Daniel Bensaïd: Le organizzazioni sociali lo sono praticamente tutte: dai sindacati dei lavoratori (un fronte sindacale senza precedenti da molto tempo a questa parte, unito sino a oggi per il ritiro del Cpe), ai sindacati studenteschi (maggioritariamente legati al Partito socialista), passando per le associazioni dei genitori degli alunni, ecc.). Sul piano politico, le correnti più influenti nelle organizzazioni di lotta come il coordinamento studentesco (che si è riunito ogni fine settimana, con tre delegati-e per università in lotta) sono la Lcr-Jcr e gli anarchici. I rapporti di forza politici qui sono differenti, in effetti, rispetto a quelli che esistono nelle organizzazioni istituzionali come l’Unef: i militanti vicini al partito socialista vi sono presenti, ma minoritari rispetto alle correnti più radicali che ho citato. Una cosa curiosa è l’estrema debolezza nel movimento studentesco dell’Unione degli studenti comunisti (legata al Partito comunista).

Cinzia Arruzza: Quali sono i possibili effetti di questo movimento sul quadro politico francese? Sul governo da una parte e sulla sinistra dall’altra?

Daniel Bensaïd: È troppo presto per dirlo, ma è probabile che il popolo si vendichi di una nuova frustrazione, del disprezzo e della rigidità mostrati dal governo, sanzionandolo con un voto a sinistra (pur senza grandi illusioni su ciò che faranno i social-liberisti di ritorno al potere), come è successo già in occasione del referendum sul Trattato costituzionale europeo. In effetti è probabile che questo movimento favorisca la ricostituzione di una “sinistra plurale bis” sotto l’egemonia di un partito socialista che si è nuovamente unito (al di là della divisione tra il sì e il no al referendum) in occasione del suo ultimo congresso, a beneficio della sua ala destra. È evidente che per noi, dopo come prima del movimento anti-Cpe, una coalizione parlamentare sotto questa egemonia social-liberista è esclusa. D’altronde, i sondaggi (se si può accordare loro una parte di credito) indicano una popolarità crescente dell’estrema sinistra (circa il 10%) mentre il Partito comunista non sale mai al di sopra del 4%. Certamente, all’avvicinarsi delle scadenze elettorali, questo evolverà a favore di una alternanza “credibile” (dunque, del Ps) in nome dell’argomento del minor male e del “tutto tranne che Sarkozy”. Ma, dopo aver radicalizzato il suo linguaggio giusto per il tempo necessario a riconquistare una parte del suo elettorato popolare, il partito socialista si ritroverà in una situazione difficile. In effetti, il Ps non fa promesse, non prende impegni precisi in materia di occupazione, salari, fiscalità, ecc. E per condurre una politica neokeynesiana, come a volte pretende, dovrebbe rimettere in causa le privatizzazioni passate, la politica fiscale, l’autonomia della Bce, i criteri di Maastricht, il Patto di stabilità. Ciò che non ha affatto intenzione di fare, come ha mostrato il suo “sì” al Trattato costituzionale.

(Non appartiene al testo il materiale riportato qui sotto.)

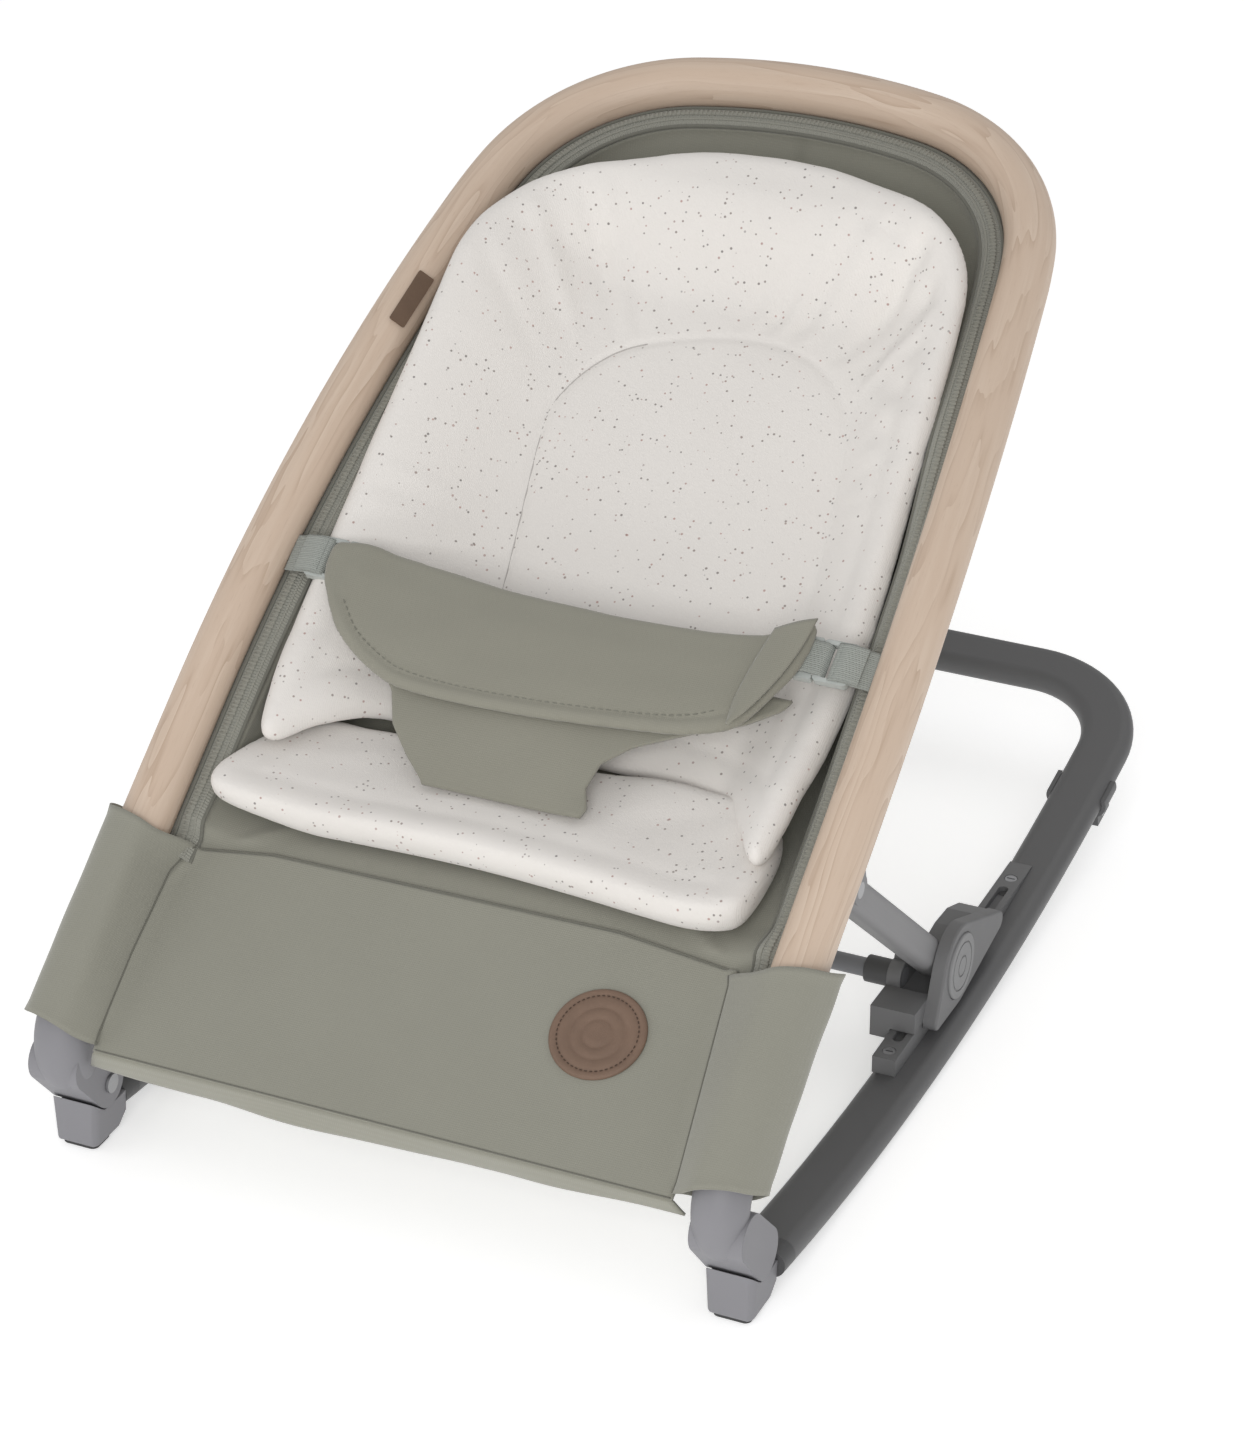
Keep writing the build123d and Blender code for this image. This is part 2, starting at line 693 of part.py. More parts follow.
def slide_shoes():
    """Shoe under each hub that runs in the track's slot."""
    bottom = slope_plane((HUB[0], TRACK_TOP + 0.4), SLIDE_ANGLE)
    with BuildPart() as shoes:
        with BuildSketch(bottom):
            with Locations((TRACK_X, -6), (-TRACK_X, -6)):
                SlotOverall(32, SLOT_WIDTH - 0.6, rotation=90)
        extrude(amount=-3.5)
    save(shoes, "slide_shoes")


# ----------------------------------------------------------------- soft goods


def inset_outline(inset, front):
    """Face inside the hoop, drawn square to the arch, from a front line to the top."""
    with BuildSketch() as outline:
        with BuildLine():
            half = LEG_X - inset
            base = Line((0, front), (half, front))
            leg = Line(base @ 1, (half, -TAPER_LENGTH))
            taper = JernArc(leg @ 1, (0, 1), TAPER_RADIUS - inset, TAPER_TURN)
            side = JernArc(taper @ 1, taper % 1, SIDE_RADIUS - inset, SIDE_TURN)
            corner = JernArc(side @ 1, side % 1, CORNER_RADIUS - inset, CORNER_TURN)
            JernArc(corner @ 1, corner % 1, TOP_RADIUS - inset, TOP_TURN)
            mirror(about=Plane.YZ)
        make_face()
    return outline.sketch


def inset_block(inset, front):
    """Solid of the inset outline, square to the arch, far through the seat both ways."""
    with BuildPart() as block:
        with BuildSketch(ARCH_PLANE):
            add(inset_outline(inset, front))
        extrude(amount=400, both=True)
    return block.part


def hoop_side_face(high, low):
    """Side view strip under the hoop's centre line, between two depths."""
    edges = []
    for depth in (high, low):
        with BuildLine() as curve:
            start = along(along(LEG_END, LEG_END_ANGLE - 90, depth), LEG_END_ANGLE + 180, 80)
            run = Line(start, along(start, LEG_END_ANGLE, 80))
            turn = LEG_END_ANGLE - LEG_BEND_ANGLE
            chord = hypot(LEG_BEND[0] - LEG_END[0], LEG_BEND[1] - LEG_END[1])
            radius = chord / 2 / sin(radians(turn / 2))
            leg = JernArc(run @ 1, run % 1, radius - depth, -turn)
            turn = LEG_BEND_ANGLE - ARCH_ANGLE
            chord = hypot(ARCH_START[0] - LEG_BEND[0], ARCH_START[1] - LEG_BEND[1])
            radius = chord / 2 / sin(radians(turn / 2))
            bow = JernArc(leg @ 1, leg % 1, radius - depth, -turn)
            end = Line(bow @ 1, bow @ 1 + 220 * (bow % 1))
        edges.append((curve.line, start, end @ 1))
    with BuildSketch() as strip:
        with BuildLine():
            add(edges[0][0])
            add(edges[1][0])
            Line(edges[0][1], edges[1][1])
            Line(edges[0][2], edges[1][2])
        make_face()
    return strip.sketch


def zip_band():
    """Flat fabric band with the zip, all round the inside of the hoop."""
    with BuildPart() as band:
        with BuildSketch(side_plane(0)):
            add(hoop_side_face(4, 8))
        extrude(amount=LEG_X, both=True)
        add(inset_block(BAND_INSET[0], -460), mode=Mode.INTERSECT)
        add(inset_block(BAND_INSET[1], -500), mode=Mode.SUBTRACT)
    save(band, "zip_band")


def back_up(back, drop=0):
    """Height of the back rest's flat face, or of a face a drop below it."""
    rise = sin(radians(BACK_ANGLE)) / cos(radians(BACK_ANGLE))
    return CREASE[1] + (back - CREASE[0]) * rise - drop / cos(radians(BACK_ANGLE))


def seat_up(back, lift=0):
    """Height of the seat fabric under the seat pad, or of a face a lift above it."""
    rise = sin(radians(SEAT_ANGLE)) / cos(radians(SEAT_ANGLE))
    return SEAT_FRONT[1] + (back - SEAT_FRONT[0]) * rise + lift


def seat_fabric():
    """Hammock of the seat: bottom, back and side walls up to the zip band."""
    clear = 0.5
    front, top = 60, 640
    crease = CREASE[0] + 1.6
    far = 700

    def trough(skin):
        drop = BACK_PAD_THICK + clear + skin
        return [
            (front, seat_up(front, -clear - skin)),
            (crease, seat_up(crease, -clear - skin)),
            (top, back_up(top, drop)),
        ]

    with BuildPart() as fabric:
        with BuildSketch(side_plane(0)):
            with BuildLine():
                Polyline(*trough(FABRIC), (top, far), (front, far), close=True)
            make_face()
        extrude(amount=LEG_X, both=True)
        with BuildSketch(side_plane(0)):
            add(hoop_side_face(-700, 8.3))
        extrude(amount=LEG_X, both=True, mode=Mode.SUBTRACT)
        with BuildSketch(side_plane(0)):
            with Locations((60, 160)):
                Rectangle(2 * 32, 300)
        extrude(amount=LEG_X, both=True, mode=Mode.SUBTRACT)
        add(inset_block(BAND_INSET[1], -600), mode=Mode.INTERSECT)
        with BuildSketch(side_plane(0)) as hollow:
            with BuildLine():
                Polyline(*trough(0), (top, far), (front, far), close=True)
            make_face()
        inner = extrude(hollow.sketch, amount=LEG_X, both=True, mode=Mode.PRIVATE)
        add(inner & inset_block(BAND_INSET[1] + FABRIC, -620), mode=Mode.SUBTRACT)
    save(fabric, "seat_fabric")


def seat_pad():
    """Cushion the child sits on."""
    with BuildPart() as pad:
        with BuildSketch(slope_plane(SEAT_FRONT, SEAT_ANGLE)):
            with Locations((0, SEAT_PAD_LENGTH / 2)):
                RectangleRounded(SEAT_PAD_WIDTH, SEAT_PAD_LENGTH, 20)
        extrude(amount=SEAT_PAD_THICK)
        fillet(pad.faces().sort_by(Axis.Z)[-1].edges(), 9)
    save(pad, "seat_pad")


def back_pad():
    """Back cushion with raised wings, scooped in the middle."""
    foot = CREASE[0] - 0.5
    tip = 150
    top = 552
    with BuildPart() as pad:
        with BuildSketch(side_plane(0)):
            with BuildLine():
                Polyline(
                    (tip, 206.5),
                    (foot, 214.5),
                    (foot, seat_up(foot) + 1),
                    (CREASE[0] + 3.5, seat_up(CREASE[0] + 3.5) + 1.4),
                    (top, back_up(top, BACK_PAD_THICK)),
                    (top, 490),
                    (480, 438),
                    (400, 376),
                    (300, 302),
                    (tip, 213),
                    close=True,
                )
            make_face()
        extrude(amount=LEG_X, both=True)
        add(inset_block(BACK_PAD_INSET, -600), mode=Mode.INTERSECT)
        far = 200
        wing = SCOOP_FLAT + WING_HEIGHT / SCOOP_RISE
        with BuildSketch(section_plane(0, CREASE, BACK_ANGLE)):
            with BuildLine():
                Polyline((-SCOOP_FLAT, 0), (SCOOP_FLAT, 0), (wing, WING_HEIGHT), (far, WING_HEIGHT),
                         (far, far), (-far, far), (-far, WING_HEIGHT), (-wing, WING_HEIGHT),
                         close=True)
            make_face()
        extrude(amount=600, both=True, mode=Mode.SUBTRACT)
    save(pad, "back_pad")


def leg_sleeves():
    """Fabric sleeve round the lower part of each leg."""
    length = 130
    bottom = along(LEG_END, LEG_END_ANGLE + 180, 38)
    with BuildPart() as sleeve:
        with BuildSketch(section_plane(LEG_X, bottom, LEG_END_ANGLE - 0.2)):
            Circle(SLEEVE_RADIUS)
            Circle(SLEEVE_RADIUS - SLEEVE_WALL, mode=Mode.SUBTRACT)
        extrude(amount=-length)
    save_mirrored(sleeve, "leg_sleeve_right", "leg_sleeve_left")


def front_panel():
    """Fabric panel between the legs, with a hem that folds back under it."""
    hem = 23
    hem_angle = -60
    with BuildPart() as panel:
        with BuildSketch(slope_plane(PANEL_FOOT, PANEL_ANGLE)):
            with BuildLine():
                Polyline(
                    (PANEL_WIDTH / 2, 0),
                    (PANEL_WIDTH / 2 - 9, PANEL_LENGTH),
                    (-PANEL_WIDTH / 2 + 9, PANEL_LENGTH),
                    (-PANEL_WIDTH / 2, 0),
                    close=True,
                )
            make_face()
        extrude(amount=-3)
        with BuildSketch(slope_plane(PANEL_FOOT, hem_angle)):
            with Locations((0, hem / 2)):
                Rectangle(PANEL_WIDTH, hem)
        extrude(amount=2.4)
    save(panel, "front_panel")


def leather_patch():
    """Round sewn patch on the front panel."""
    with BuildPart() as patch:
        with BuildSketch(slope_plane(PANEL_FOOT, PANEL_ANGLE)):
            with Locations((105, 85)):
                Circle(27.5)
        extrude(amount=1.2)
        fillet(patch.faces().sort_by(Axis.Z)[-1].edges(), 0.5)
    save(patch, "leather_patch")


def leather_tag():
    """Small sewn tag on the left of the hoop, facing inwards and up."""
    back = 407
    lean = 39
    slope = 28.7
    reach = WOOD_RADIUS + 0.4
    share = (back - LEG_BEND[0]) / (ARCH_START[0] - LEG_BEND[0])
    x = -(LEG_X - (LEG_X - ARCH_X) * share**2)
    up = (0, -sin(radians(slope)), cos(radians(slope)))
    turn = (LEG_BEND_ANGLE - slope) / (LEG_BEND_ANGLE - ARCH_ANGLE)
    chord_angle = (LEG_BEND_ANGLE + slope) / 2
    place = along(LEG_BEND, chord_angle, turn * 388.6)
    inward = 2 * (LEG_X - ARCH_X) * share / TAPER_LENGTH
    run = Vector(inward, cos(radians(slope)), sin(radians(slope))).normalized()
    lift = Vector(sin(radians(lean)), 0, 0) + Vector(*up) * cos(radians(lean))
    normal = (lift - run * lift.dot(run)).normalized()
    origin = global_point(x, place) + normal * reach
    with BuildPart() as tag:
        with BuildSketch(Plane(origin, x_dir=run, z_dir=normal)):
            RectangleRounded(40, 11, 1)
        extrude(amount=1.4)
    save(tag, "leather_tag")


# ------------------------------------------------------------- waist restraint

BELT_PLANE = slope_plane(BELT_PLACE, BELT_ANGLE)


def waist_belt():
    """Padded belt across the lap."""
    with BuildPart() as belt:
        with BuildSketch(BELT_PLANE):
            with BuildLine():
                ThreePointArc((-138, 30), (0, 18), (138, 30))
                Line((138, 30), (138, 2))
                ThreePointArc((138, 2), (0, -56), (-138, 2))
                Line((-138, 2), (-138, 30))
            make_face()
        extrude(amount=BELT_THICK)
        fillet(belt.faces().sort_by(Axis.Z)[-1].edges(), 2.5)
    save(belt, "waist_belt")


def crotch_strap():
    """Fabric piece from the belt down to the seat pad."""
    top = along(BELT_PLACE, BELT_ANGLE, -37)
    foot = (147, seat_up(147, SEAT_PAD_THICK + 1.5))
    high = (top[0], top[1] - 1.2)
    slope = degrees(atan2(high[1] - foot[1], high[0] - foot[0]))
    length = hypot(high[0] - foot[0], high[1] - foot[1])
    with BuildPart() as strap:
        with BuildSketch(slope_plane(foot, slope)):
            with BuildLine():
                Polyline((-56, 0), (56, 0), (84, length), (-84, length), close=True)
            make_face()
        extrude(amount=-4)
        with BuildSketch(slope_plane((0, seat_up(0, SEAT_PAD_THICK + 0.6)), SEAT_ANGLE)):
            with Locations((0, -200)):
                Rectangle(400, 1200)
        extrude(amount=-60, mode=Mode.SUBTRACT)
    save(strap, "crotch_strap")


BUCKLE_UP = 22
BUCKLE_HALF = 14


def buckles():
    """Two part side buckles: belt half, strap half with bars, and two prongs each."""
    for name, sign in (("right", 1), ("left", -1)):
        with BuildPart() as socket:
            with BuildSketch(BELT_PLANE):
                with Locations((sign * 145.5, BUCKLE_UP)):
                    RectangleRounded(14, 13, 2)
            extrude(amount=6)
            with BuildSketch(BELT_PLANE):
                with Locations((sign * 142.2, BUCKLE_UP)):
                    Rectangle(2.6, 9)
            extrude(amount=6, mode=Mode.SUBTRACT)
        save(socket, f"buckle_socket_{name}")
        with BuildPart() as clip:
            with BuildSketch(BELT_PLANE):
                with Locations((sign * 166, BUCKLE_UP)):
                    RectangleRounded(22, 2 * BUCKLE_HALF, 3)
                with Locations((sign * 162.3, BUCKLE_UP), (sign * 171, BUCKLE_UP)):
                    Rectangle(4.6, 22, mode=Mode.SUBTRACT)
            extrude(amount=5)
        save(clip, f"buckle_clip_{name}")
        for end, side in (("upper", 1), ("lower", -1)):
            with BuildPart() as prong:
                with BuildSketch(BELT_PLANE):
                    with Locations((sign * 148.6, BUCKLE_UP + side * 12)):
                        RectangleRounded(12, 4, 1.2)
                extrude(amount=5)
            save(prong, f"buckle_prong_{name}_{end}")


def webbing():
    """Flat strap from each buckle clip to the hoop."""
    for name, sign in (("right", 1), ("left", -1)):
        with BuildPart() as strap:
            with BuildSketch(BELT_PLANE.offset(2)):
                with Locations((sign * 183.9, BUCKLE_UP)):
                    Rectangle(13.2, 25)
            extrude(amount=1.6)
        save(strap, f"webbing_{name}")


base_tube()
rail_plugs()
front_feet()
foot_pads()
front_hinge_pins()
tracks()
track_screws()
rear_brackets()
rear_feet()
rear_foot_pins()
seat_hoop()
leg_ends()
strut_brackets()
strut_top_pins()
struts()
strut_screws()
hubs()
hub_pins()
hub_buttons()
crossbar()
slide_shoes()
zip_band()
seat_fabric()
seat_pad()
back_pad()
leg_sleeves()
front_panel()
leather_patch()
leather_tag()
waist_belt()
crotch_strap()
buckles()
webbing()
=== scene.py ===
import math

import bpy
import bmesh
import numpy as np
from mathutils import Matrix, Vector

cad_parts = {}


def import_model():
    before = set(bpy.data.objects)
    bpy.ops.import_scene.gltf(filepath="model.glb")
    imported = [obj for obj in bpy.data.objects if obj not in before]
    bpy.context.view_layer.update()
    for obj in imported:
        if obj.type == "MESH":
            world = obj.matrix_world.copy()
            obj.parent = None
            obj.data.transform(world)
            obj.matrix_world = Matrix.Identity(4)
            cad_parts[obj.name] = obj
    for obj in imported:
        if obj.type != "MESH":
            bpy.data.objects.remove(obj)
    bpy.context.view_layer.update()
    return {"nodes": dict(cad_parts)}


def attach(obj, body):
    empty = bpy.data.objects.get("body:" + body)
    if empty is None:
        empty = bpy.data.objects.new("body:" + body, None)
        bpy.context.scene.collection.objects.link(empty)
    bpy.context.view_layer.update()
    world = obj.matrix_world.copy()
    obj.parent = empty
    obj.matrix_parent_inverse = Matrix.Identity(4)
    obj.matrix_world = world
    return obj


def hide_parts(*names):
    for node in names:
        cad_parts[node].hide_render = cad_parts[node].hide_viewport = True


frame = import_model()

MM = 0.001
MID_BACK = 327.435
TAU = 2 * math.pi

# The hoop's plan and side curve, as in the CAD (millimetres and degrees).
LEG_X = 209.0
LEG_END = (16.1, 120.5)
LEG_BEND = (154.0, 224.0)
LEG_END_ANGLE, LEG_BEND_ANGLE, ARCH_ANGLE = 37.45, 36.33, 26.23
ARCH_START = (485.6, 425.6)
TOP_RADIUS, TOP_TURN = 401.9, 11.34
CORNER_RADIUS, CORNER_TURN = 127.6, 66.13
SIDE_RADIUS, SIDE_TURN = 342.9, 5.11
TAPER_TURN = 90 - TOP_TURN - CORNER_TURN - SIDE_TURN
CREASE = (205.0, 210.0)
BACK_ANGLE = 34.9
SEAT_FRONT = (112.0, 171.0)
SEAT_ANGLE = 8.0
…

Perché delle nuove delusioni non vadano a vantaggio dell’estrema destra populista, sarà importante che una sinistra al 100% a sinistra, fedele ai suoi impegni e al mandato del no al referendum come a quello del movimento anti-Cpe, tracci con perseveranza la strada di una alternativa anticapitalista e non di una semplice alternanza social-liberista.